Saturday, February 6, 2010

Asia's Art in Ancient Vietnam (video)

Asia’s Aesthetic Crossroads
Julie Bloom (New York Times)
A pedestal from Van Trach Hoa village, Phong Dien District, Thua Thein Hue province, in the 8th-9th century (Librado Romero/The New York Times).

The exhibition "Arts of Ancient Viet Nam: From River Plain to Open Sea," now on view at the Asia Society Museum, took over 20 years to produce. According to Holland Cotter, "From the moment you enter the galleries you're seeing things you won't find anywhere else and certainly not in this combination -- a bronze drum as hefty as a hot tub; a wooden Buddha, tall, dark, and Giacometti-thin.

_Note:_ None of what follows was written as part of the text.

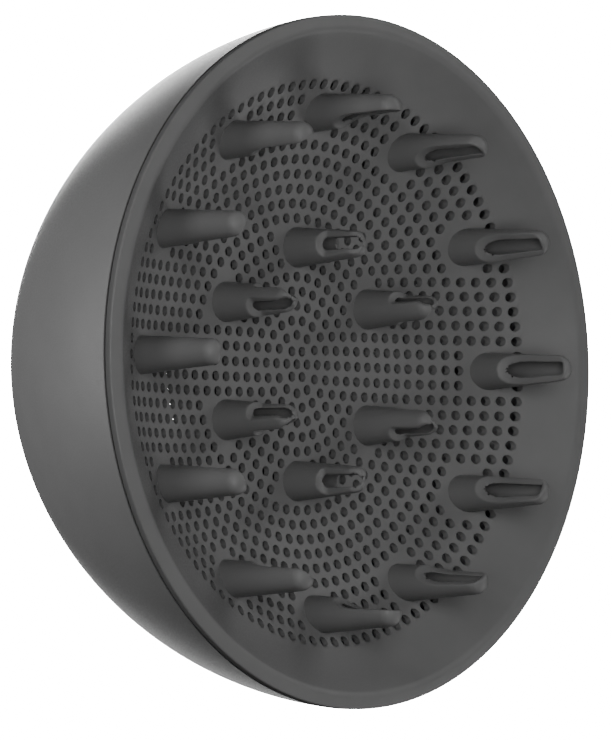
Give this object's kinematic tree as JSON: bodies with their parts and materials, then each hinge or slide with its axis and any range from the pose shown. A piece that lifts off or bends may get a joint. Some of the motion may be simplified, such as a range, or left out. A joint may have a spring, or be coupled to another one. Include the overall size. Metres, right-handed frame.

Avid-eyed Hindu deities keep company with contortionist dancers. A tiny serpent of beaten gold basks in a spotlight. Ceramic plates and bowls crowd a room just as they had once filled the hold of a ship that went down in the South China Sea." As a trade hub, Vietnam absorbed cultural influences from China, Cambodia, Laos, Thailand, and more, and these disparate influences are reflected in the show.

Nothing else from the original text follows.